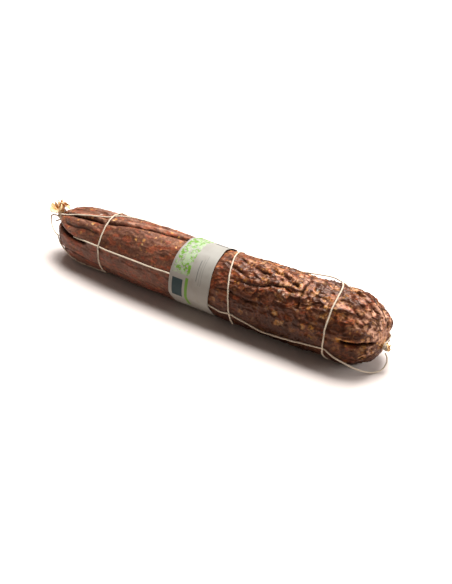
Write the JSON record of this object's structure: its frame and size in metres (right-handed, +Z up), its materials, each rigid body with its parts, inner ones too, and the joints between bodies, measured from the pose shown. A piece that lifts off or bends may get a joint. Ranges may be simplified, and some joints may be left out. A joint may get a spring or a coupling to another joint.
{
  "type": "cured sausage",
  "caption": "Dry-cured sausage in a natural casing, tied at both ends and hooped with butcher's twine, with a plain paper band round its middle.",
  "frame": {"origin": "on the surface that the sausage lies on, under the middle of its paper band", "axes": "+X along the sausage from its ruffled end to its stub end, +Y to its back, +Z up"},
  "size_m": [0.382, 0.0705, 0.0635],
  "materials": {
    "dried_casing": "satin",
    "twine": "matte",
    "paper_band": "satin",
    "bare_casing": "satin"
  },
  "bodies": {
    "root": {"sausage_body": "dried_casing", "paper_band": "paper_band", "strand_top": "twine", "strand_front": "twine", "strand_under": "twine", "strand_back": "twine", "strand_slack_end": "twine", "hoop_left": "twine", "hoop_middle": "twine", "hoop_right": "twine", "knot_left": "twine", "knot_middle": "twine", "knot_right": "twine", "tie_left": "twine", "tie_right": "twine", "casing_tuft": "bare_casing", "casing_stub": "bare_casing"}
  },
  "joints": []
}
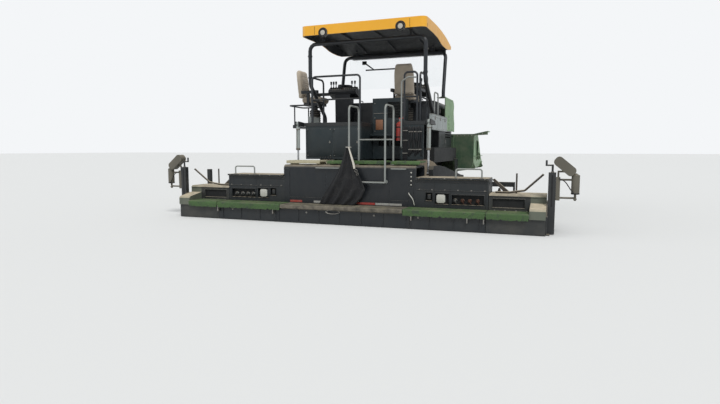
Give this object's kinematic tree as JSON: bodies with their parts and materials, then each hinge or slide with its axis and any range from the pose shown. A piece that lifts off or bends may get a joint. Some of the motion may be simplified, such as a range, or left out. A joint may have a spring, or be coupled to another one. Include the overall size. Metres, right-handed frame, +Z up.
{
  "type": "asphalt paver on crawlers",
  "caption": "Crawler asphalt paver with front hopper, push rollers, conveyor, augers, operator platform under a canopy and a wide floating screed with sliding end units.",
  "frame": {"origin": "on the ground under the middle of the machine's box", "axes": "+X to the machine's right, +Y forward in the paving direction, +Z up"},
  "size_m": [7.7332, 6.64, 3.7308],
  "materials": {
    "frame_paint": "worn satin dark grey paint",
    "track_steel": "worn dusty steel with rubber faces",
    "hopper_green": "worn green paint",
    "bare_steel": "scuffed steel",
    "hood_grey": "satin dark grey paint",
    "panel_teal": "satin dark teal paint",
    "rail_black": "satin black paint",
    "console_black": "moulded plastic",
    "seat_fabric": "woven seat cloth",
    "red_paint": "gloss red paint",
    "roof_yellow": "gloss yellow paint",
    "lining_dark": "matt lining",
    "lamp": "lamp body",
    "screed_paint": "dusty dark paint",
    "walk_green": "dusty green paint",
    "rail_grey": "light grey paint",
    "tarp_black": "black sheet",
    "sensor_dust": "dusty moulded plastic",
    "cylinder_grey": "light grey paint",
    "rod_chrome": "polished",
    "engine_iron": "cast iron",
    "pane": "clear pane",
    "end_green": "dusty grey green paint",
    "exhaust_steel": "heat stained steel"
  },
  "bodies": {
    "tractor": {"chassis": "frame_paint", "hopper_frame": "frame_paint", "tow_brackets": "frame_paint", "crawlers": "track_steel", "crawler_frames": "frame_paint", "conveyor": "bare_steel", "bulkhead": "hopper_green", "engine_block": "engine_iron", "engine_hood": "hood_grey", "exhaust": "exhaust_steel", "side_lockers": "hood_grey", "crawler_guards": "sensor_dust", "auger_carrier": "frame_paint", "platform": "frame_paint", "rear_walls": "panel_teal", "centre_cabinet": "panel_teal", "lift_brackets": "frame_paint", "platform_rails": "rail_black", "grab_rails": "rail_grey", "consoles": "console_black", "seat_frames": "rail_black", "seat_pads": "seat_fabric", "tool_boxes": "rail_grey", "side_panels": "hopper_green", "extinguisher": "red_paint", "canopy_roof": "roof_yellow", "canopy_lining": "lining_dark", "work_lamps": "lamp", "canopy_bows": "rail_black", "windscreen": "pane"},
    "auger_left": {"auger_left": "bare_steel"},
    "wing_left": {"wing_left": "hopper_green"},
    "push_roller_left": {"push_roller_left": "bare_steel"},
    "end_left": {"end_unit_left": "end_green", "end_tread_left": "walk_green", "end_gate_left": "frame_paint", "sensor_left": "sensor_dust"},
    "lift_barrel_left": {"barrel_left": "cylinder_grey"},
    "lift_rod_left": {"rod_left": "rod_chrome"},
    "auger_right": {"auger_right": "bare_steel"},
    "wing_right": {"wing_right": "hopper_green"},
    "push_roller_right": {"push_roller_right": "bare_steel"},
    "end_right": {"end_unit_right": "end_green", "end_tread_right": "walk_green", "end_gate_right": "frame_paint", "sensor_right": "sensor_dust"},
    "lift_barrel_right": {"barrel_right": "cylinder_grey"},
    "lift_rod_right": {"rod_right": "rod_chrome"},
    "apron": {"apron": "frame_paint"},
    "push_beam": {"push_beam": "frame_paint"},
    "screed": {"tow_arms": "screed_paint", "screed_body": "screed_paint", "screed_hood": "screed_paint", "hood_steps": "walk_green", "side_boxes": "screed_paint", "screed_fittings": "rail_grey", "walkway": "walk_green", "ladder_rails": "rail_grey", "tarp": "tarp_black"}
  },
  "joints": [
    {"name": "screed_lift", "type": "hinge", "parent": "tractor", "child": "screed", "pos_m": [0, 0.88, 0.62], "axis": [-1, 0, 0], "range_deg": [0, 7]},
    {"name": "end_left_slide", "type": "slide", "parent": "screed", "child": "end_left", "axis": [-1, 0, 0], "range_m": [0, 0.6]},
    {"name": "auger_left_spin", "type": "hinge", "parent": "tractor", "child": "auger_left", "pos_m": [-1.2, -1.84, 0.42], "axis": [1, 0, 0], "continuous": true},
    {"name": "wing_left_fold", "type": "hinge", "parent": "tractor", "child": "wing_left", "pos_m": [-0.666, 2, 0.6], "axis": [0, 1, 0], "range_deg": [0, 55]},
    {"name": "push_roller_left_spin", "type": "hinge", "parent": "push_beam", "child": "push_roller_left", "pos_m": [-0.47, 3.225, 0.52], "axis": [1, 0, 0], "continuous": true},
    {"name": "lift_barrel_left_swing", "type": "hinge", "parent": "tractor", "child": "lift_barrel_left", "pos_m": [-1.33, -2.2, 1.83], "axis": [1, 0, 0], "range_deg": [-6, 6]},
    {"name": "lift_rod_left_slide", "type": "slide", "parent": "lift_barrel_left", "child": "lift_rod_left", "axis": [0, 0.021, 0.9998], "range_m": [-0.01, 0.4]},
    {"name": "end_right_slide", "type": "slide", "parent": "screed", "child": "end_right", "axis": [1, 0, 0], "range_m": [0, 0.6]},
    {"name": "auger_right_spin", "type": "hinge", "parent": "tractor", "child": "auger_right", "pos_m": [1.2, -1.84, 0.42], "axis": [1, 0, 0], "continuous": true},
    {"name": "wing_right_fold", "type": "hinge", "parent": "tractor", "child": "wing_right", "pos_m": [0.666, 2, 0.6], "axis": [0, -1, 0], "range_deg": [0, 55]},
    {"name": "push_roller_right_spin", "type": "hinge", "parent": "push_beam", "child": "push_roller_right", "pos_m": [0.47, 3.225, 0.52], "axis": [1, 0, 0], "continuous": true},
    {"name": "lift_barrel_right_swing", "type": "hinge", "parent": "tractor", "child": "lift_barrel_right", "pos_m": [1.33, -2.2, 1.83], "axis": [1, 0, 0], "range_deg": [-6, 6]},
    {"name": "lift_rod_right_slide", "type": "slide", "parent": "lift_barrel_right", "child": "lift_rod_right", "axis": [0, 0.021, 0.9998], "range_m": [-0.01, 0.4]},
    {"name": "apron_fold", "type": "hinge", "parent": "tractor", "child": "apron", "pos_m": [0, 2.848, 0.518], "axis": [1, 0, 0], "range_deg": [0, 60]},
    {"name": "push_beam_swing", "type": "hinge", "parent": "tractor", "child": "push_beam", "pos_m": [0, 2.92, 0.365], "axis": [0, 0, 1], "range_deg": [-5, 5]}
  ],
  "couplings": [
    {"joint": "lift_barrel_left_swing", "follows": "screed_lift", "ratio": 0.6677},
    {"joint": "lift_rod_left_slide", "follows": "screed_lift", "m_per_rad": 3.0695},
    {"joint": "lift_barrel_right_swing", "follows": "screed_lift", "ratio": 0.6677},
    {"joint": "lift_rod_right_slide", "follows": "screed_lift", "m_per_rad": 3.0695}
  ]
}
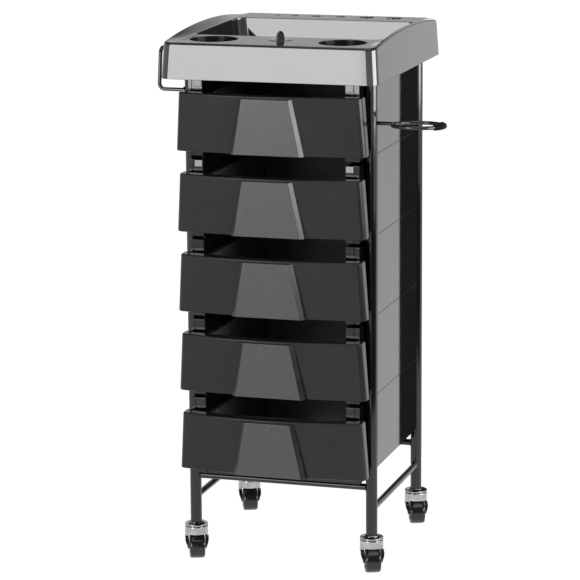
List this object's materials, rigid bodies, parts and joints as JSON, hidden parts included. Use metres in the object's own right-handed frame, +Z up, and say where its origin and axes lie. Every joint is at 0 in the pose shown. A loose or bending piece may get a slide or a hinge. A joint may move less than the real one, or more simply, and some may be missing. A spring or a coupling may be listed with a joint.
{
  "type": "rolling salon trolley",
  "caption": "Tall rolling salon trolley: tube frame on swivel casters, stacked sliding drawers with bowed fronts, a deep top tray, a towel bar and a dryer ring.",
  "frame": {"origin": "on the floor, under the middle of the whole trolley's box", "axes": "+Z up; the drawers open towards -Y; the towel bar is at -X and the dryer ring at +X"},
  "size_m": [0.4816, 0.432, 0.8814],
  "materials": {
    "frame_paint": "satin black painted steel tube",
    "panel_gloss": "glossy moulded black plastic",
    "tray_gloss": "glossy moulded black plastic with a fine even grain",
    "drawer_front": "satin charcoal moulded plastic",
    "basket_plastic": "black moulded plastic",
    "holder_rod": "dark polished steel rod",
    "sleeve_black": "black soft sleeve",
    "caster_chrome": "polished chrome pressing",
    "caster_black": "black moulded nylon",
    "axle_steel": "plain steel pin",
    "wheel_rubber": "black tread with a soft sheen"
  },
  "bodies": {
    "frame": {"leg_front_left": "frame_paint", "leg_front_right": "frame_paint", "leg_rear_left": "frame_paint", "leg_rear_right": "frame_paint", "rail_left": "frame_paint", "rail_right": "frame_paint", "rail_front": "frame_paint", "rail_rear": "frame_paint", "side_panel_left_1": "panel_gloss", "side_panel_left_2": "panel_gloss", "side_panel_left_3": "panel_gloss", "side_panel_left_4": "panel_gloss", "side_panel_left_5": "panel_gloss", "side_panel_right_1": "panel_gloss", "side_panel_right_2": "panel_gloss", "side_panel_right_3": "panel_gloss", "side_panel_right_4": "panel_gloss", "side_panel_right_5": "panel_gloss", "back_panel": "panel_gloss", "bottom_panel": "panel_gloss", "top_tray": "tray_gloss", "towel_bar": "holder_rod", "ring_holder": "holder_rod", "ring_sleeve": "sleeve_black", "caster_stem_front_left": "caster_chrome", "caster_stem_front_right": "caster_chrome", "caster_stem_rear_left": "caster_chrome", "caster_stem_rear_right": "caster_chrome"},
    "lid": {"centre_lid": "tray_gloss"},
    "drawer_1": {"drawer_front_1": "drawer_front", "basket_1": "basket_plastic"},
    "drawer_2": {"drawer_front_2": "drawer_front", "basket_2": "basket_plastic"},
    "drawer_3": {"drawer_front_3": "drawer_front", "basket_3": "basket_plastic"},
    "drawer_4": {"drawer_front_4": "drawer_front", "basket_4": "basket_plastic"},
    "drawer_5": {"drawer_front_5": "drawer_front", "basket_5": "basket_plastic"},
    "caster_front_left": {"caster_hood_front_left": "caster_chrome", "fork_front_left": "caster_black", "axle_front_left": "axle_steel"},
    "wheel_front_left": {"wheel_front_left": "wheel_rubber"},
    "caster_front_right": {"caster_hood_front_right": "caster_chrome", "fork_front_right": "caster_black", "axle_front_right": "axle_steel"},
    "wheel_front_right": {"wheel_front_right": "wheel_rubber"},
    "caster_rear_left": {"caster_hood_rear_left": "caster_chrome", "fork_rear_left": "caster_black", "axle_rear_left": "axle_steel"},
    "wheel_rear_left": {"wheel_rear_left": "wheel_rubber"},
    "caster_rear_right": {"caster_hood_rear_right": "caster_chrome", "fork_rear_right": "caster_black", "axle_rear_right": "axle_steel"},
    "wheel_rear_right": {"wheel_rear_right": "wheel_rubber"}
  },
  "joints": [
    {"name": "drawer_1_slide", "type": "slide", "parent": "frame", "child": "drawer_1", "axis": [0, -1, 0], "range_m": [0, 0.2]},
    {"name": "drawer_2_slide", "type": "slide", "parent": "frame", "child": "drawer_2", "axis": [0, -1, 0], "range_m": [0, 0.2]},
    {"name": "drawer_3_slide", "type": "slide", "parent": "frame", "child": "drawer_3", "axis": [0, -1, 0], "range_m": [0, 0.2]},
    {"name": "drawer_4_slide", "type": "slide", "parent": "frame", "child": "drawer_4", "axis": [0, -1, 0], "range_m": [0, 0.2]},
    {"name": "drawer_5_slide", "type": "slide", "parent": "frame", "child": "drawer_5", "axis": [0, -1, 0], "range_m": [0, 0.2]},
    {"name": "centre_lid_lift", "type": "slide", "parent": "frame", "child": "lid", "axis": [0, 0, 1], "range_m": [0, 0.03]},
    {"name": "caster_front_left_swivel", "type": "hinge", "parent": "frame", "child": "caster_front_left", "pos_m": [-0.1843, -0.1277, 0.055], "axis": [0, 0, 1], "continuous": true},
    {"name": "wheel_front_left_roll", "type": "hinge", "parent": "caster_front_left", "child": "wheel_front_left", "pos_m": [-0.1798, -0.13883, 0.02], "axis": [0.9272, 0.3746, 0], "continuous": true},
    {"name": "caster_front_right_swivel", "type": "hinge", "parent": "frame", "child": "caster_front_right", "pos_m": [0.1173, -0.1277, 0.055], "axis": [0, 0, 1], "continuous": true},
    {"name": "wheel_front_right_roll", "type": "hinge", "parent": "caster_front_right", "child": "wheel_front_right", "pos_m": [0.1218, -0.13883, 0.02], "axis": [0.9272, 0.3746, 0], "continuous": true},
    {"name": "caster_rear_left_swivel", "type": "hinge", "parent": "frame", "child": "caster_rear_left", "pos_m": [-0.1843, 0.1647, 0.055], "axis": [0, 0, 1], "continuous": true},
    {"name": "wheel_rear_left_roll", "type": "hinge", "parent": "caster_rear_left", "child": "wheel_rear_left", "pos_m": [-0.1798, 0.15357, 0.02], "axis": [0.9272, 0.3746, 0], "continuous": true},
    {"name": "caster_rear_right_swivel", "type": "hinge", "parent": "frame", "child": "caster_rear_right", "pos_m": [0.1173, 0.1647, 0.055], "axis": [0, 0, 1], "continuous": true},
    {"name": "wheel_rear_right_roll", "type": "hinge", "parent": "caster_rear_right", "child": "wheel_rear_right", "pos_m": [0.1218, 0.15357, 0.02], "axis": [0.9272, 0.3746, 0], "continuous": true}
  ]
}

■ **Instructions to follow**
Above are several records. Count the lines among them that contain "lifts" and give only the total.

■ **Response to this exercise**
2